____ RECORDED DATA

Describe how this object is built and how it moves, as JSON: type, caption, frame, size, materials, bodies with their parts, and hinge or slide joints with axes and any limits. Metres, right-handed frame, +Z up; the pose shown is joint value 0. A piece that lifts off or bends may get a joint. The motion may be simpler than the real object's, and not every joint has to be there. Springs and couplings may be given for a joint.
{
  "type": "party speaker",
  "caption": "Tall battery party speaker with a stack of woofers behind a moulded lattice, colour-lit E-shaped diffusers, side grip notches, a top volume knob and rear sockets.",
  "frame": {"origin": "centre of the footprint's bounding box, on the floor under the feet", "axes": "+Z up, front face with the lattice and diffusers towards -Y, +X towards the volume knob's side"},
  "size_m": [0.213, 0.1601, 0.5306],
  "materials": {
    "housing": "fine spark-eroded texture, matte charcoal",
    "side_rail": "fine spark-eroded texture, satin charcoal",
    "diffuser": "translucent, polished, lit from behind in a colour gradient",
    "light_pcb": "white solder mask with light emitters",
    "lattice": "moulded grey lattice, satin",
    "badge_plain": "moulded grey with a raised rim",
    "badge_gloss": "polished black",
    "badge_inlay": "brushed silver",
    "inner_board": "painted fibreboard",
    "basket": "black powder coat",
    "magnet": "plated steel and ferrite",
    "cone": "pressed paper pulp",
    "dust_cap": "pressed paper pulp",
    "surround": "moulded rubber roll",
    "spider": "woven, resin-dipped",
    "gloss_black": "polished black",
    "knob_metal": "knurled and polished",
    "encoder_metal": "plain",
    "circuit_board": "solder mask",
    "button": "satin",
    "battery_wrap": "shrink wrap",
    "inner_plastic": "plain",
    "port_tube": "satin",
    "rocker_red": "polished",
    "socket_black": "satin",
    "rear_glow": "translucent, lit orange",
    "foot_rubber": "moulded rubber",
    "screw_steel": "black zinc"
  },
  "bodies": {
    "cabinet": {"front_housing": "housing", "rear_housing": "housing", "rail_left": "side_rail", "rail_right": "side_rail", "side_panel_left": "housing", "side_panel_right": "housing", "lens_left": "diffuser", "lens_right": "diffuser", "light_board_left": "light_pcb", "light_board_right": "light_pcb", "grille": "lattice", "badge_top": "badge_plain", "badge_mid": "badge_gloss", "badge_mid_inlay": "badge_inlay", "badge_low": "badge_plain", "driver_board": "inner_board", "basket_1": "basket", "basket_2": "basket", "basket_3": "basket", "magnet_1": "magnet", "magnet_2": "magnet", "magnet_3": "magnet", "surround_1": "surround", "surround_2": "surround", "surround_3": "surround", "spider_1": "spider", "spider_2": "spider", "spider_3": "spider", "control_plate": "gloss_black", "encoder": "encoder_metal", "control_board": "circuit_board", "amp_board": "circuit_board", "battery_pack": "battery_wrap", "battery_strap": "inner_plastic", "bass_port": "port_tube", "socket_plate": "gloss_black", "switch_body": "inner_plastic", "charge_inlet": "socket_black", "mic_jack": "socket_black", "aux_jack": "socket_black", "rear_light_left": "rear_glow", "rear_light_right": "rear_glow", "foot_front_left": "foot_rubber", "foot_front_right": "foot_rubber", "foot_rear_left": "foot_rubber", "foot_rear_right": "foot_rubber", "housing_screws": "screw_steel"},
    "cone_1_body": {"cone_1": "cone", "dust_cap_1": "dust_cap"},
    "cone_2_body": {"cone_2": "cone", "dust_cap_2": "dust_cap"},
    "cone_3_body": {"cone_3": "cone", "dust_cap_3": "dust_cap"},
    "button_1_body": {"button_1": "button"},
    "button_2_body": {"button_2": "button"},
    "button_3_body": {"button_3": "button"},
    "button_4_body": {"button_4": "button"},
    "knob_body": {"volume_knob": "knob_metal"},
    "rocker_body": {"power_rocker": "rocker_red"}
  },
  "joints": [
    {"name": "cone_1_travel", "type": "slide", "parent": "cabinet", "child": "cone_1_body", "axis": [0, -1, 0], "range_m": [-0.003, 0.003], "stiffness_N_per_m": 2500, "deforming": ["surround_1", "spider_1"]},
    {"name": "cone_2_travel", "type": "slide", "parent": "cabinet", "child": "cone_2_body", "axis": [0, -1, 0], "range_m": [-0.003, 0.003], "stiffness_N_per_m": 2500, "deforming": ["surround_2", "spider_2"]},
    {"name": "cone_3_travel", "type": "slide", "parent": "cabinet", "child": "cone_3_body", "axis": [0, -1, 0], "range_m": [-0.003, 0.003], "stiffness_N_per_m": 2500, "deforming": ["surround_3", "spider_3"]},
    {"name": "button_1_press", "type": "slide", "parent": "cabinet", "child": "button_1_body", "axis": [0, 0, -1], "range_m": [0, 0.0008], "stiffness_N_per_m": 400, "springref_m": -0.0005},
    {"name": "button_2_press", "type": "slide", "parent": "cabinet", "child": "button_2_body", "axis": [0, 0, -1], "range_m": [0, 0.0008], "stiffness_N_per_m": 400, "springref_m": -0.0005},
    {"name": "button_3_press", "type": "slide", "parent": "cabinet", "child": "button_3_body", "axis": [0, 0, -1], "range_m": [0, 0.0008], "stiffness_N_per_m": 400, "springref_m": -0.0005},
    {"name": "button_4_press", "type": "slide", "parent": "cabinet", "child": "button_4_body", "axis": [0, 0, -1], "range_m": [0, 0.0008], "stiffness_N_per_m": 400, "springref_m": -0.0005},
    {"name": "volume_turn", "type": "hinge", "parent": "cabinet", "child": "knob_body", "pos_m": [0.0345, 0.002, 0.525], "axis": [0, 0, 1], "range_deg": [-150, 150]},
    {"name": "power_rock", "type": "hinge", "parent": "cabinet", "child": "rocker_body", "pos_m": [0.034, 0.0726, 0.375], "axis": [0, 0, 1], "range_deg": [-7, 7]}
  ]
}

________
____ RECORDED DATA

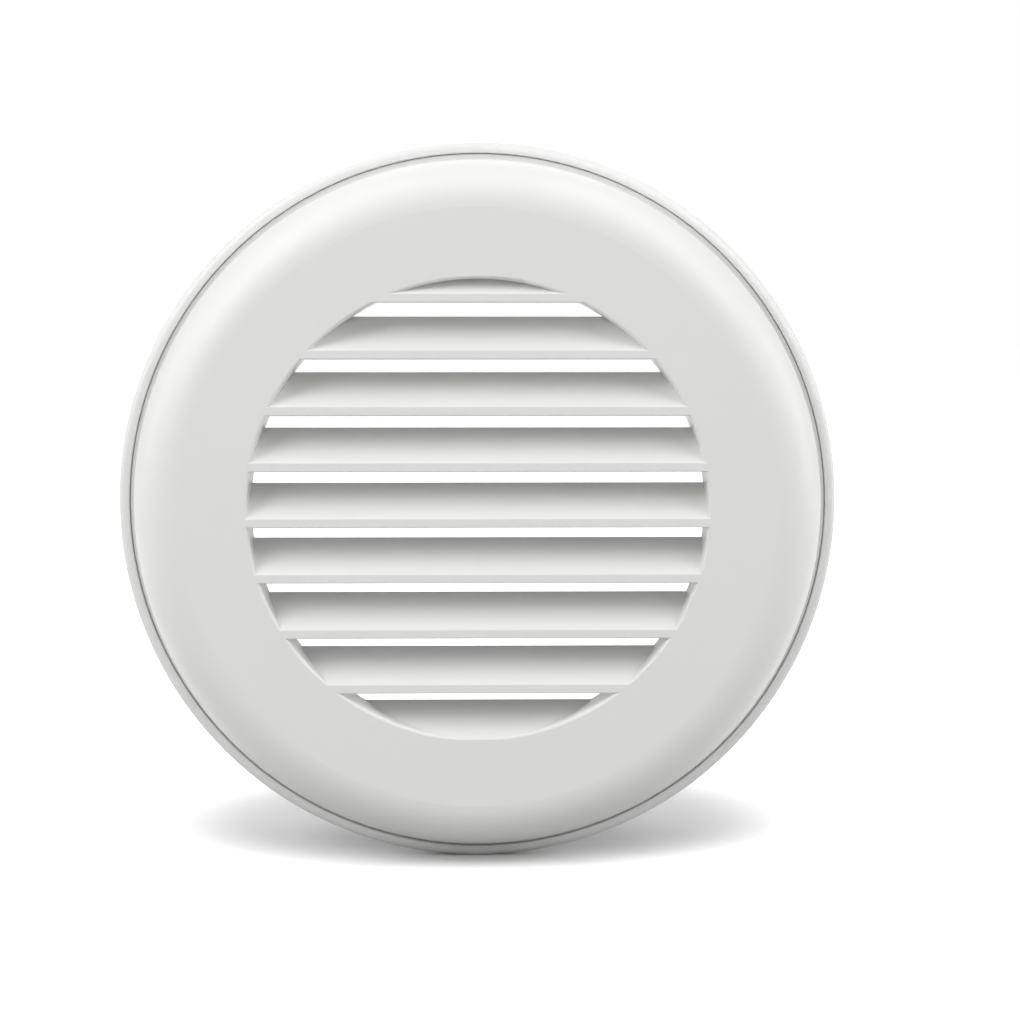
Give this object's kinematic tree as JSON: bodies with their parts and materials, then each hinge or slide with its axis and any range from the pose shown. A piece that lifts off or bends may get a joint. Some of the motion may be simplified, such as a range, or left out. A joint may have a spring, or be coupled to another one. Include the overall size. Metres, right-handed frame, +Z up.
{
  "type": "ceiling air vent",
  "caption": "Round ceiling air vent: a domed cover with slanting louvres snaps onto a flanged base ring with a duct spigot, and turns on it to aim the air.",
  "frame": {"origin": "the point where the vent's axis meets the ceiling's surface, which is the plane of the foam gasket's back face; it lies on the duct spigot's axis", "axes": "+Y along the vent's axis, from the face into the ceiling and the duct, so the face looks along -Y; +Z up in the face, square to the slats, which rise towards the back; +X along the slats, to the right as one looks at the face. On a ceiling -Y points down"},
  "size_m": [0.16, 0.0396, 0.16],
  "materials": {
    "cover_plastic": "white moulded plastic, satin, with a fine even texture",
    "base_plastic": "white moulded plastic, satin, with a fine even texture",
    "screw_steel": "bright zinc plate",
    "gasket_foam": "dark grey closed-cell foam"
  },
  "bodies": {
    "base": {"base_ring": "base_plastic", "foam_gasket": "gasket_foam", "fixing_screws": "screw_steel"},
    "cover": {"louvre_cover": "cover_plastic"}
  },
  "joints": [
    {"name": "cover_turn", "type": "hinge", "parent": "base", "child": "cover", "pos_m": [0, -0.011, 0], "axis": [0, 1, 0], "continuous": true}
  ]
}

________

## REQUIREMENTS:
Copy, from the material above, each line in which the string "pose" occurs.

## EXPECTED OUTPUT:
Describe how this object is built and how it moves, as JSON: type, caption, frame, size, materials, bodies with their parts, and hinge or slide joints with axes and any limits. Metres, right-handed frame, +Z up; the pose shown is joint value 0. A piece that lifts off or bends may get a joint. The motion may be simpler than the real object's, and not every joint has to be there. Springs and couplings may be given for a joint.
Give this object's kinematic tree as JSON: bodies with their parts and materials, then each hinge or slide with its axis and any range from the pose shown. A piece that lifts off or bends may get a joint. Some of the motion may be simplified, such as a range, or left out. A joint may have a spring, or be coupled to another one. Include the overall size. Metres, right-handed frame, +Z up.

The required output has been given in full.